Joanne chose to have imagery reflecting the theme of the crosier taken from the first line of the poem by Gerard Manley Hopkins ‘As kingfishers catch fire, dragonflies draw flame…’. I interpreted this idea as an embossed image of a kingfisher and dragonflies alongside the first line of the poem. Joanne sent a sketch for the layout considering carefully the best position and angle to place the kingfisher so that it looked both ‘right’ in the upright position – carried as a backpack, or turned on its side- carried by the handle.

I drew various sketches of kingfishers in flight and serendipitously at that moment a kingfisher took residence at the Bonchurch pond where I live so I was able to use these sketches as a reference.
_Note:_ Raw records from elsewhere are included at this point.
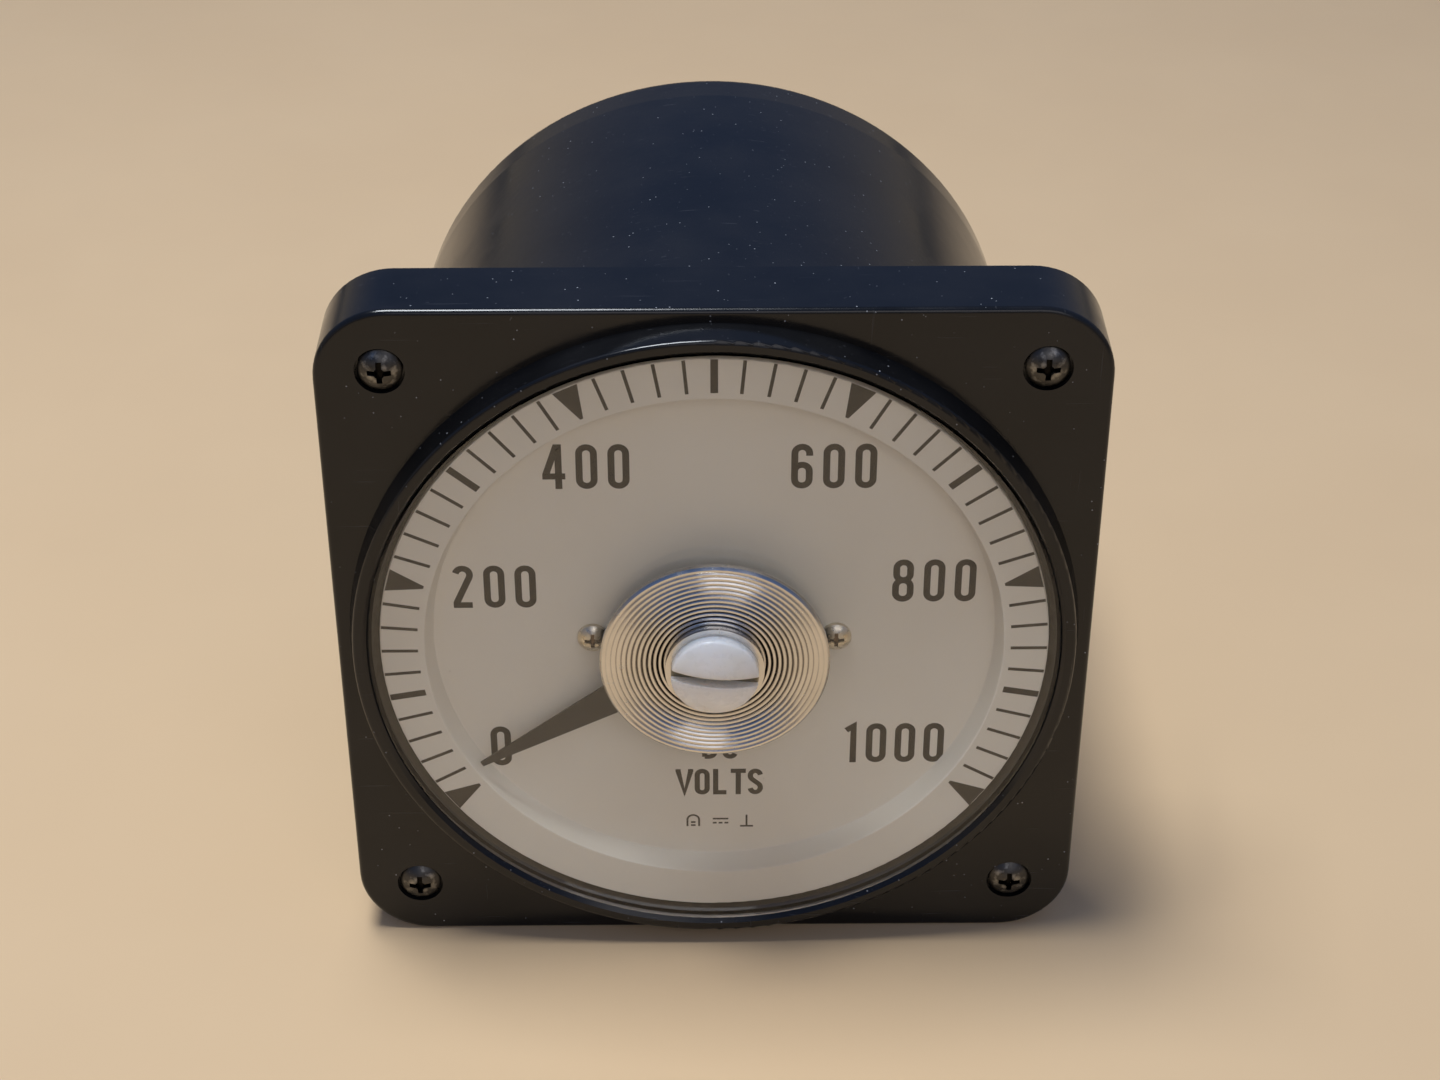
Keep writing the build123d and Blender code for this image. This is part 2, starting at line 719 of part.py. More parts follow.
# Pillars riveted into the movement plate.
with BuildPart() as support_pillars:
    with BuildSketch(facing(plate_front)):
        with Locations(*pillar_points):
            Circle(pillar_r)
    extrude(amount=plate_front - support_rear)
    with BuildSketch(facing(dial_rear + pillar_screw_length)):
        with Locations(*pillar_points):
            Circle(frame_screw_r)
    extrude(amount=dial_rear + pillar_screw_length - support_rear, mode=Mode.SUBTRACT)
support_pillars.part.label = "support_pillars"
export_step(support_pillars.part, "parts/support_pillars.step")

# The movement plate carries the whole movement on the case's three ribs.
boss_points = [at_angle(boss_circle_r, n * 360 / boss_count) for n in range(boss_count)]
pole_screw_points = [at_angle(pole_screw_circle_r, angle) for angle in pole_screw_angles]
with BuildPart() as movement_plate:
    with BuildSketch(facing(plate_rear)):
        Circle(plate_r)
        Circle(jewel_screw_r, mode=Mode.SUBTRACT)
        with Locations(*boss_points):
            Circle(movement_screw_r + screw_hole_gap, mode=Mode.SUBTRACT)
        with Locations(*pole_screw_points):
            Circle(frame_screw_r, mode=Mode.SUBTRACT)
    extrude(amount=plate_thickness)
movement_plate.part.label = "movement_plate"
export_step(movement_plate.part, "parts/movement_plate.step")

# Three screws hold the movement plate in the case.
with BuildPart() as movement_screws:
    with Locations(*[(x, plate_front, z) for x, z in boss_points]):
        add(plain_screw(frame_head_r + 0.4, frame_head_height, movement_screw_r,
                        plate_thickness + movement_screw_length - 1.0))
movement_screws.part.label = "movement_screws"
export_step(movement_screws.part, "parts/movement_screws.step")

# The pole ring is soft iron: a round pole outside the coil's path and a yoke round the magnet.
with BuildPart() as pole_ring:
    with BuildSketch(facing(core_rear)):
        Circle(pole_outer_r)
        with Locations((0, -(yoke_end + core_outer_r) / 2)):
            Rectangle(2 * yoke_half_width, yoke_end - core_outer_r)
        with Locations((0, -(magnet_end + core_outer_r) / 2)):
            Rectangle(2 * yoke_half_width - 2 * yoke_side_wall, magnet_end - core_outer_r, mode=Mode.SUBTRACT)
        Circle(pole_inner_r, mode=Mode.SUBTRACT)
        with Locations(*pole_screw_points):
            Circle(frame_screw_r, mode=Mode.SUBTRACT)
        with Locations((0, -magnet_end - yoke_wall / 2)):
            Circle(frame_screw_r, mode=Mode.SUBTRACT)
    extrude(amount=core_thickness)
pole_ring.part.label = "pole_ring"
export_step(pole_ring.part, "parts/pole_ring.step")

# Spacers stand the pole ring off the movement plate.
with BuildPart() as pole_spacers:
    with BuildSketch(facing(plate_front)):
        with Locations(*pole_screw_points):
            Circle(frame_screw_r * 2)
            Circle(frame_screw_r, mode=Mode.SUBTRACT)
    extrude(amount=plate_front - core_rear)
pole_spacers.part.label = "pole_spacers"
export_step(pole_spacers.part, "parts/pole_spacers.step")

# Three long screws pass through the pole ring and its spacers into the movement plate.
with BuildPart() as pole_screws:
    with Locations(*[(x, core_front, z) for x, z in pole_screw_points]):
        add(plain_screw(frame_head_r, frame_head_height, frame_screw_r, plate_rear - core_front))
pole_screws.part.label = "pole_screws"
export_step(pole_screws.part, "parts/pole_screws.step")

# The magnet is a block between the core's pad and the yoke, where the coil never comes.
with BuildPart() as magnet:
    with BuildSketch(facing(core_rear)):
        with Locations((0, -(core_pad_end + magnet_end) / 2)):
            Rectangle(magnet_width, magnet_length)
    extrude(amount=core_thickness)
magnet.part.label = "magnet"
export_step(magnet.part, "parts/magnet.step")

# The core is a soft iron ring that runs through the coil. A slit lets the coil be threaded on.
with BuildPart() as core_ring:
    with BuildSketch(facing(core_rear)):
        Circle(core_outer_r)
        with Locations((0, -(core_pad_end + core_inner_r) / 2)):
            Rectangle(core_pad_width, core_pad_end - core_inner_r)
        Circle(core_inner_r, mode=Mode.SUBTRACT)
        middle = at_angle((core_inner_r + core_outer_r) / 2, core_slit_angle)
        with Locations(Pos(*middle) * Rot(0, 0, -core_slit_angle)):
            Rectangle(core_slit, core_outer_r - core_inner_r + 2, mode=Mode.SUBTRACT)
        with Locations((0, -(core_pad_end + core_inner_r) / 2)):
            Circle(frame_screw_r, mode=Mode.SUBTRACT)
    extrude(amount=core_thickness)
core_ring.part.label = "core_ring"
export_step(core_ring.part, "parts/core_ring.step")

# The front bridge reaches over the pointer's root from the only side it never sweeps,
# and its long foot clamps the core, the magnet and the yoke together.
clamp_screw_reach = ((core_pad_end + core_inner_r) / 2, magnet_end + yoke_wall / 2)
clamp_points = [(0, -reach) for reach in clamp_screw_reach]
bridge_rear = bridge_front + bridge_thickness
leg_outer_r = bridge_leg_r + bridge_thickness
with BuildPart() as front_bridge:
    with BuildSketch(side_on(180)):
        with BuildLine():
            Polyline((0, bridge_front), (leg_outer_r, bridge_front), (leg_outer_r, foot_front),
                     (yoke_end, foot_front), (yoke_end, core_front), (bridge_leg_r, core_front),
                     (bridge_leg_r, bridge_rear), (0, bridge_rear), close=True)
        make_face()
    extrude(amount=bridge_width / 2, both=True)
    with BuildSketch(facing(bridge_rear)):
        Circle(bridge_width / 2)
    extrude(amount=bridge_thickness)
    with BuildSketch(facing(bridge_rear)):
        Circle(jewel_screw_r)
    extrude(amount=bridge_thickness, mode=Mode.SUBTRACT)
    with BuildSketch(facing(core_front)):
        with Locations(*clamp_points):
            Circle(frame_screw_r)
    extrude(amount=bridge_thickness, mode=Mode.SUBTRACT)
front_bridge.part.label = "front_bridge"
export_step(front_bridge.part, "parts/front_bridge.step")

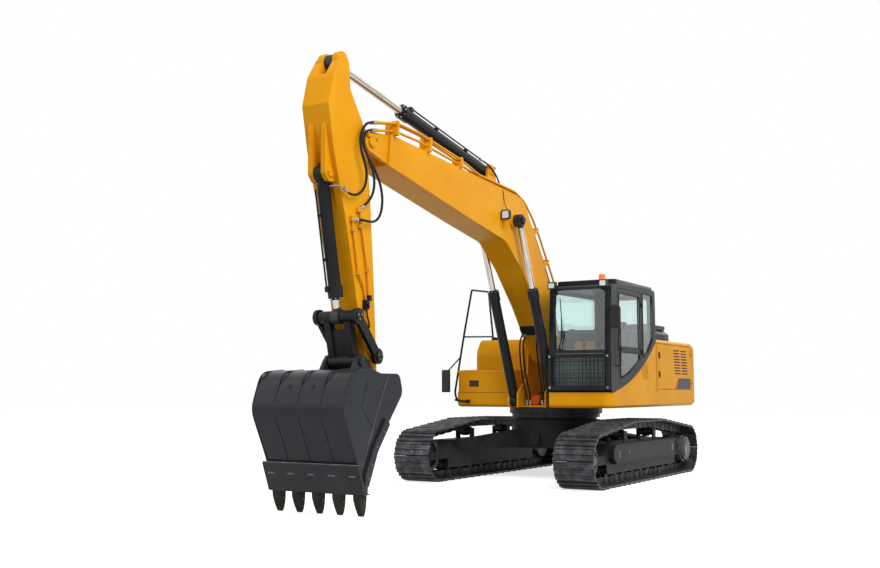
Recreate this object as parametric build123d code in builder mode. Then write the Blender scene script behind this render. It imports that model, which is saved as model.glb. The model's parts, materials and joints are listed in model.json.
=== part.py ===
"""Crawler excavator, 26-tonne class, as separate named pieces.

Modelled in millimetres about the swing axis: +X towards the boom, +Y to the
machine's left (the cab side), +Z up, ground at z = 0.  Each piece is moved by
BOX_CENTRE_X on export, so that the row's origin is the bottom centre of the
whole machine's box.
"""
from build123d import *
import os
from math import atan2, cos, degrees, hypot, pi, radians, sin

os.makedirs("parts", exist_ok=True)

# ---------------------------------------------------------------- tracks
GAUGE = 2590.0                # between the centre lines of the two tracks
SHOE_WIDTH = 600.0
TRACK_LENGTH = 4640.0         # over the grousers
WRAP_RADIUS = 392.0           # grouser tips at the idler and the sprocket
GROUSER_HEIGHT = 26.0
SHOE_PLATE = 12.0
LINK_HEIGHT = 105.0
RAIL_WIDTH = 42.0             # each of the two chains of links
RAIL_SPACING = 150.0          # between the centres of the two rails
SHOE_COUNT = 48
TREAD_RADIUS = WRAP_RADIUS - GROUSER_HEIGHT - SHOE_PLATE - LINK_HEIGHT
WHEEL_X = TRACK_LENGTH / 2 - WRAP_RADIUS
WHEEL_Z = WRAP_RADIUS
RAIL_TOP_Z = GROUSER_HEIGHT + SHOE_PLATE + LINK_HEIGHT
TOP_RUN_Z = 925.0             # grouser tips over the carrier rollers
CARRIER_RADIUS = 62.0
CARRIER_XS = (680.0, -580.0)
CARRIER_Z = TOP_RUN_Z - GROUSER_HEIGHT - SHOE_PLATE - LINK_HEIGHT - CARRIER_RADIUS
ROLLER_RADIUS = 80.0
ROLLER_COUNT = 9
ROLLER_Z = RAIL_TOP_Z + ROLLER_RADIUS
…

Careful consideration was paid to the choice of font for the text. I had selected Myriad and it proved to be a good choice Joanne said because of its associations with the late Renaissance and because it is ‘particularly good for reading’.

The layout and spacing of the letters and dots were very carefully laid out so they would flow around the kingfisher and also happens to look like a question mark..

As the UK was beginning to come to terms with the first restrictions of Covid, luckily I was able to make a flying visit to one of my suppliers on the mainland a week before total lockdown. This enabled me to continue working on the first steps of the project. However, as progress was made and other items were needed, I wasn’t able to get essential supplies holding up progress. Nevertheless, this provided useful thinking time which I needed due to the complex structure of the case.

I saw pierced the letters for embossing the poem and also saw pierced and engraved the kingfisher. In this I relied heavily on my former training and expertise in silversmithing and jewellery. It was a real pleasure to return to my favourite metal working tools to create the design. I also really enjoyed dusting off my engraving tools to work up the design detail of the kingfisher. I felt it was very important putting this level of detail into the kingfishers body and wings.

The dark brown colour of the bag and the fact that the bird is embossed but without additional colour, means that when this catches the light the bird will shimmer just like a kingfisher in flight. The surface texture is also very tactile.

The elements of the design were laid out on a large rigid sheet and fixed under my large fly press. The press, although one of the biggest available for metal work is actually quite small relative to the size of the case. So the I had to press out the design a bit at a time. Inevitably there was quite a bit of movement and trial and error before getting a perfectly pressed image.

Once the overall design details were resolved I found I was taking two steps forward and one back as I ensuring the overall weight of the case with its contents wasn't too heavy. The frame of the case needed structurally to be rigid and strong to avoid the contents getting damaged. I extensively researched a range of possible materials to help create a lightweight internal framework around which to build the external leather of the case.

I made a flying visit to London to see Joanne in one of the lockdown breaks to test a mockup of the shoulder straps and adjust them for her height relative to the size of the case. This was to enable her to wear the case while sitting.

The case is all hand stitched and incorporates very strong magnets to hold the handle in position when not in use.

The inside of the case is designed to hold the different sections of the crosier snuggly avoiding any movement as the case is carried, and look elegant when opened.

The internal structure is padded and covered in a beautifully soft gloving leather that helps retain the crosier pieces.

There were quite a few flying visits on the hovercraft collecting and returning the crosier as it was needed by the bishop. I had found it essential to have the crosier to ensure the case was accurately made to size.

This was a super commission and wonderful to have the opportunity to work with others on a piece that will be handed down the generations. Thank you to all those involved both in the collaboration and Stephanie Grenfell and Joanne Grenfell for inviting me to work on the project, it has been a wonderful experience and look forward to seeing the case in action.